Ain’s housing projects attempted to address “common architectural problems of common people.” Together with landscape architect Garrett Eckbo (1910–2000), he developed an innovative approach to neighborhood design that involved the creation of subtle forms of collective spaces in a “social landscape,” through the integration of architecture, planning, and landscape. These extremely successful yet controversial housing projects, many of which were based on the cooperative model, promoting equality and racial integration, fused Ain’s interest in radical left-wing politics and design.
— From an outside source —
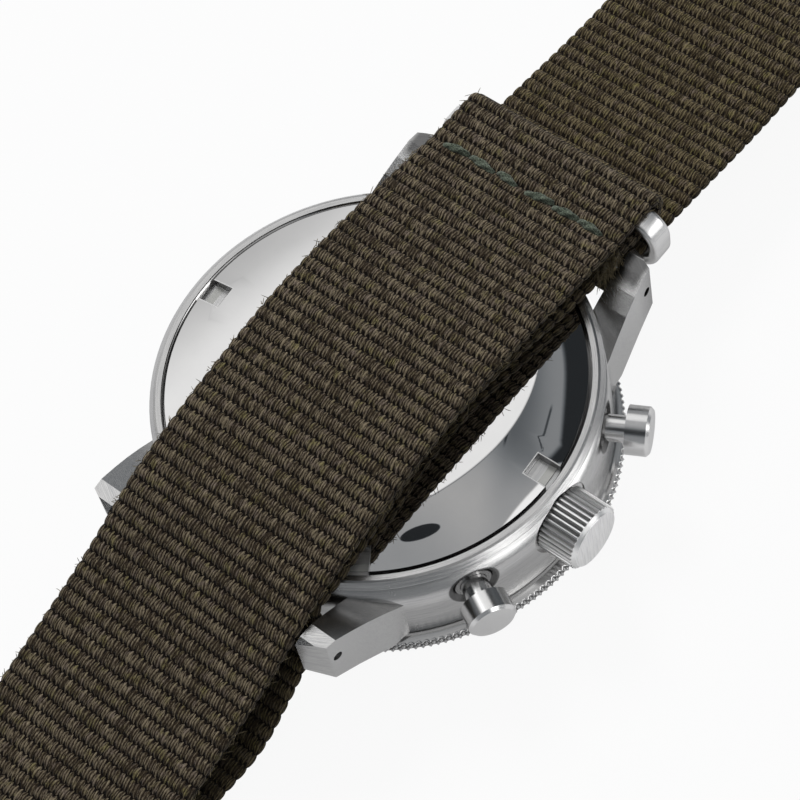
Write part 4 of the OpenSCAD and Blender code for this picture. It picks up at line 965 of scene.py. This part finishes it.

Ain was known for his passionate commitment to progressive politics. J. Edgar Hoover, director of the Federal Bureau of Investigation (FBI), branded Ain “as someone engaged in subversive and dangerous political activities,” and following the anti-communist witch hunts of the McCarthy era, his professional prominence faded into near oblivion. As Anthony Denzer’s research shows, since 1944 Ain was under almost-constant surveillance by the FBI and other agencies: He was followed wherever he went, his mail and phone calls were monitored, and his name was placed at the top of the list of suspected agents to be “rounded up” and arrested in case of enemy invasion. Consequently, although he was never formally blacklisted, it became increasingly difficult for Ain to secure funding for his projects, and his work continued to be closely scrutinized for communist influence. Nonetheless, Ain steadfastly pursued his vision of a cooperative, communal approach to the postwar housing crisis, which stood in direct contrast to models promoted and underwritten by the conventional, consumer-centric, laissez-faire approach to urban development.

Consistently on the front lines in the fight against institutional racism, Ain rejected the government-imposed restrictive covenants of enforced segregation. At his unbuilt Community Homes Cooperative (1946–48) project, for example, Ain and the members of the cooperative opted to let the development fail rather than give in to the demands of the Federal Housing Administration (FHA) to ban African Americans, Asian Americans, and other minority groups from living alongside white neighbors.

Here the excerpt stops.